### THE EXERCISE
Give back the whole listing exactly as shown.
⟨
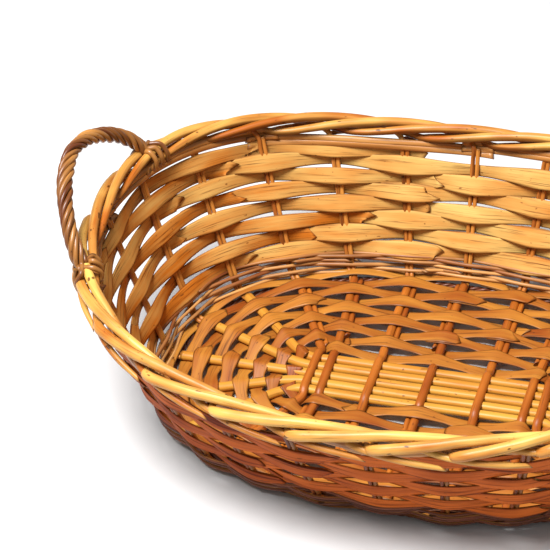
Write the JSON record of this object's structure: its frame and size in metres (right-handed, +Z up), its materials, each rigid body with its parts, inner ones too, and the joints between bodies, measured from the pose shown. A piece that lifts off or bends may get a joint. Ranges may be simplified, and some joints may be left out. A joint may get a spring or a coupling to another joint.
{
  "type": "oval fruit basket",
  "caption": "Oval woven willow fruit basket: open slath base of pierced sticks, flared flat-strip walls, coiled border and a bow handle at each end.",
  "frame": {"origin": "on the floor under the middle of the basket", "axes": "+X along the basket towards one handle, +Y across it, +Z up"},
  "size_m": [0.4968, 0.3418, 0.1806],
  "materials": {
    "peeled_rod": "pale peeled willow, smooth with a soft sheen",
    "cross_stick": "orange-brown willow, smooth",
    "base_strip": "split willow, orange-brown with fine grain",
    "wall_strip": "split willow, golden inside and reddish brown outside, fine grain",
    "wale_rod": "thin brown willow rods, satin",
    "split_rod": "half-round split willow, golden brown",
    "border_rod": "golden willow with a soft sheen",
    "handle_rod": "twisted brown willow, glossy in places"
  },
  "bodies": {
    "root": {"long_rod_1": "peeled_rod", "long_rod_2": "peeled_rod", "long_rod_3": "peeled_rod", "long_rod_4": "peeled_rod", "long_rod_5": "peeled_rod", "cross_stick_1": "cross_stick", "cross_stick_2": "cross_stick", "cross_stick_3": "cross_stick", "cross_stick_4": "cross_stick", "cross_stick_5": "cross_stick", "cross_stick_6": "cross_stick", "cross_stick_7": "cross_stick", "base_weaver_1": "base_strip", "base_weaver_2": "base_strip", "base_weaver_3": "base_strip", "base_weaver_4": "base_strip", "base_weaver_5": "base_strip", "base_weaver_6": "base_strip", "base_weaver_7": "base_strip", "base_weaver_8": "base_strip", "foot_ring": "wale_rod", "foot_wale_1": "wale_rod", "foot_wale_2": "wale_rod", "side_weaver_1": "wall_strip", "side_weaver_2": "wall_strip", "side_weaver_3": "wall_strip", "side_weaver_4": "wall_strip", "side_weaver_5": "wall_strip", "side_weaver_6": "wall_strip", "side_weaver_7": "wall_strip", "top_wale": "split_rod", "stake_01": "border_rod", "stake_02": "border_rod", "stake_03": "border_rod", "stake_04": "border_rod", "stake_05": "border_rod", "stake_06": "border_rod", "stake_07": "border_rod", "stake_08": "border_rod", "stake_09": "border_rod", "stake_10": "border_rod", "stake_11": "border_rod", "stake_12": "border_rod", "stake_13": "border_rod", "stake_14": "border_rod", "stake_15": "border_rod", "stake_16": "border_rod", "stake_17": "border_rod", "stake_18": "border_rod", "stake_19": "border_rod", "stake_20": "border_rod", "stake_21": "border_rod", "stake_22": "border_rod", "stake_23": "border_rod", "stake_24": "border_rod", "handle_right": "handle_rod", "handle_left": "handle_rod"}
  },
  "joints": []
}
⟩
### TASK OUTPUT
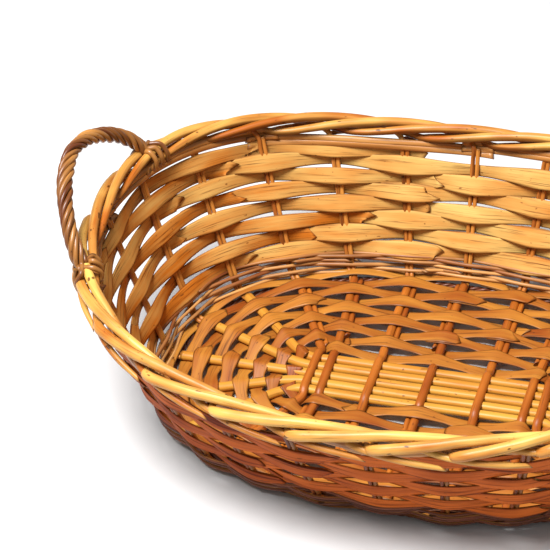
Write the JSON record of this object's structure: its frame and size in metres (right-handed, +Z up), its materials, each rigid body with its parts, inner ones too, and the joints between bodies, measured from the pose shown. A piece that lifts off or bends may get a joint. Ranges may be simplified, and some joints may be left out. A joint may get a spring or a coupling to another joint.
{
  "type": "oval fruit basket",
  "caption": "Oval woven willow fruit basket: open slath base of pierced sticks, flared flat-strip walls, coiled border and a bow handle at each end.",
  "frame": {"origin": "on the floor under the middle of the basket", "axes": "+X along the basket towards one handle, +Y across it, +Z up"},
  "size_m": [0.4968, 0.3418, 0.1806],
  "materials": {
    "peeled_rod": "pale peeled willow, smooth with a soft sheen",
    "cross_stick": "orange-brown willow, smooth",
    "base_strip": "split willow, orange-brown with fine grain",
    "wall_strip": "split willow, golden inside and reddish brown outside, fine grain",
    "wale_rod": "thin brown willow rods, satin",
    "split_rod": "half-round split willow, golden brown",
    "border_rod": "golden willow with a soft sheen",
    "handle_rod": "twisted brown willow, glossy in places"
  },
  "bodies": {
    "root": {"long_rod_1": "peeled_rod", "long_rod_2": "peeled_rod", "long_rod_3": "peeled_rod", "long_rod_4": "peeled_rod", "long_rod_5": "peeled_rod", "cross_stick_1": "cross_stick", "cross_stick_2": "cross_stick", "cross_stick_3": "cross_stick", "cross_stick_4": "cross_stick", "cross_stick_5": "cross_stick", "cross_stick_6": "cross_stick", "cross_stick_7": "cross_stick", "base_weaver_1": "base_strip", "base_weaver_2": "base_strip", "base_weaver_3": "base_strip", "base_weaver_4": "base_strip", "base_weaver_5": "base_strip", "base_weaver_6": "base_strip", "base_weaver_7": "base_strip", "base_weaver_8": "base_strip", "foot_ring": "wale_rod", "foot_wale_1": "wale_rod", "foot_wale_2": "wale_rod", "side_weaver_1": "wall_strip", "side_weaver_2": "wall_strip", "side_weaver_3": "wall_strip", "side_weaver_4": "wall_strip", "side_weaver_5": "wall_strip", "side_weaver_6": "wall_strip", "side_weaver_7": "wall_strip", "top_wale": "split_rod", "stake_01": "border_rod", "stake_02": "border_rod", "stake_03": "border_rod", "stake_04": "border_rod", "stake_05": "border_rod", "stake_06": "border_rod", "stake_07": "border_rod", "stake_08": "border_rod", "stake_09": "border_rod", "stake_10": "border_rod", "stake_11": "border_rod", "stake_12": "border_rod", "stake_13": "border_rod", "stake_14": "border_rod", "stake_15": "border_rod", "stake_16": "border_rod", "stake_17": "border_rod", "stake_18": "border_rod", "stake_19": "border_rod", "stake_20": "border_rod", "stake_21": "border_rod", "stake_22": "border_rod", "stake_23": "border_rod", "stake_24": "border_rod", "handle_right": "handle_rod", "handle_left": "handle_rod"}
  },
  "joints": []
}